Over the years, the Pork Board had some solid research to back up their promotion. A Washington State University study thankfully found that most families did take time four or five evenings each week to eat together, but half of them watched TV during their meal. Around 10 percent of those families surveyed eat together two or fewer days each week.
For those families who didn’t dine much together, they cited scheduling conflicts, lack of time to cook, lack of knowledge about cooking a meal and a preference to watch TV instead as reasons to trash the idea of family mealtime.
Over the ten years of the campaign, things for family diners have gotten better. Five percent more people eat meals four or five evenings a week together now. Ten percent fewer people cite scheduling as a problem, but maybe that’s because we’re getting better at time management or we have made family time a greater priority.
The WSU study found that students who ate regularly with their families scored better academically, were well adjusted and ate more healthy meals.
Not surprisingly, families with young children like my own eat together more often than families with teenagers. The WSU study found that young children learn language skills faster when their families eat together regularly.

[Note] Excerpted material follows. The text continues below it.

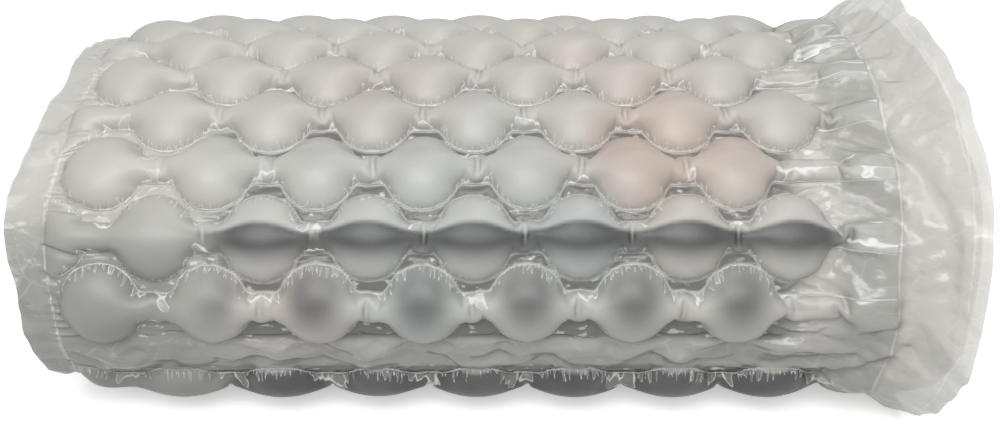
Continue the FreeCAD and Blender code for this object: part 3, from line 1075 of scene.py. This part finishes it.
@dataclass
class Studio:
    """Pale floor, soft lights and the camera.

    The floor and the surround have one brightness for rays that look at them and a
    lower one for the light that they throw on the roll.
    """

    distance: float = 0.6688
    elevation: float = math.radians(24.43)
    focal: float = 1.376
    lowered: float = 0.0205
    centre: float = 0.0695
    aimed_at: float = 0.07
    sensor: float = 36.0
    reach: float = 4.0
    ambient: float = 0.32
    floor_shade: float = 0.52
    floor_seen: float = 0.93
    floor_lit: float = 0.46

    def camera(self) -> None:
        """Put the camera in front, looking down at the roll."""
        made = bpy.data.cameras.new("camera")
        made.sensor_width = self.sensor
        made.lens = self.sensor * self.focal
        piece = bpy.data.objects.new("camera", made)
        bpy.context.scene.collection.objects.link(piece)
        piece.location = (0, -self.distance * math.cos(self.elevation),
                          self.centre + self.distance * math.sin(self.elevation))
        tilt = self.elevation + math.atan(self.lowered / self.focal)
        piece.rotation_euler = (math.pi / 2 - tilt, 0, 0)
        made.clip_start = 0.01
        bpy.context.scene.camera = piece

    def lamp(self, name: str, place: tuple[float, float, float],
             size: tuple[float, float], power: float) -> None:
        """Make a soft light that is aimed at the roll.

        Args:
            name: the light's name.
            place: where it stands.
            size: its width and height.
            power: in watts.
        """
        made = bpy.data.lights.new(name, "AREA")
        made.shape = "RECTANGLE"
        made.size, made.size_y = size
        made.energy = power
        piece = bpy.data.objects.new(name, made)
        bpy.context.scene.collection.objects.link(piece)
        piece.location = place
        aim = -np.array(place) + np.array([0, 0, self.aimed_at])
        across = math.hypot(aim[0], aim[1])
        piece.rotation_euler = (math.pi / 2 - math.atan2(-aim[2], across), 0,
                                math.atan2(aim[1], aim[0]) - math.pi / 2)

    @staticmethod
    def seen(nodes: Nodes) -> Socket:
        """1 for rays that look straight at the surroundings, or by way of a gloss."""
        rays = [nodes.make("ShaderNodeLightPath", {}, {}, name) for name in
                ("Is Camera Ray", "Is Glossy Ray", "Is Transmission Ray")]
        return (rays[0] + rays[1] + rays[2]).clamped(0, 1)

    def build(self) -> None:
        """Make the floor, lights, world and camera."""
        scene = bpy.context.scene
        scene.view_settings.view_transform = "Standard"
        self.camera()
        self.lamp("key_light", (-0.10, -1.05, 0.95), (1.2, 0.6), 15)
        self.lamp("top_light", (0.10, -0.05, 1.50), (2.2, 0.5), 11)
        world = bpy.data.worlds.new("surround")
        scene.world = world
        nodes = Nodes(world)
        seen = self.seen(nodes)
        back = nodes.make("ShaderNodeBackground", {}, {
            "Color": nodes.blend(seen, grey(self.ambient), grey(1.0))})
        nodes.make("ShaderNodeOutputWorld", {}, {"Surface": back})
        mesh = bpy.data.meshes.new("floor")
        mesh.from_pydata([(self.reach * x, self.reach * y, 0) for x, y in
                          ((-1, -1), (1, -1), (1, 1), (-1, 1))], [], [(0, 1, 2, 3)])
        floor = bpy.data.objects.new("floor", mesh)
        scene.collection.objects.link(floor)
        made = bpy.data.materials.new("floor_paint")
        nodes = Nodes(made)
        seen = self.seen(nodes)
        shade = nodes.blend(seen, grey(self.floor_shade), grey(self.floor_seen))
        lit = nodes.blend(seen, grey(0.0), grey(self.floor_lit))
        paint = nodes.make("ShaderNodeBsdfPrincipled", {}, {
            "Base Color": shade, "Roughness": 0.9, "Specular IOR Level": 0.1,
            "Emission Color": lit, "Emission Strength": 1.0})
        nodes.make("ShaderNodeOutputMaterial", {}, {"Surface": paint})
        mesh.materials.append(made)
        LOG.info("studio: floor, surround, camera and 2 lights")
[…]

But keeping young children sitting down at the table is often nearly as much of a struggle for parents as finding time to sit down to eat with your teenagers. My wife and I tried placing a TV in the kitchen with my daughters’ favorite Sesame Street or Barney video playing, to get them to stay at the table.
The problem with that strategy was the same thing that the study found. The kids weren’t interested in eating or talking with Mom and Dad. They wanted Barney. Dinnertime became an even bigger challenge.
So the TV went back to the living room where it belongs and my children became more interested in eating and talking about their day with my wife and I. In that one move, we took meal time away from Barney (no offense to the purple dinosaur) and gave it back to our family.
So mealtime together pays big dividends for the family. We should thank the folks at the Pork Board for bringing something we should have known all along back into the limelight. If you want to read more about National Eat Dinner Together week, would like great recipes or fun activities you can try at dinner time for your family, visit their website – www.togetherfordinner.com.
Now if you don’t mind, it’s dinnertime.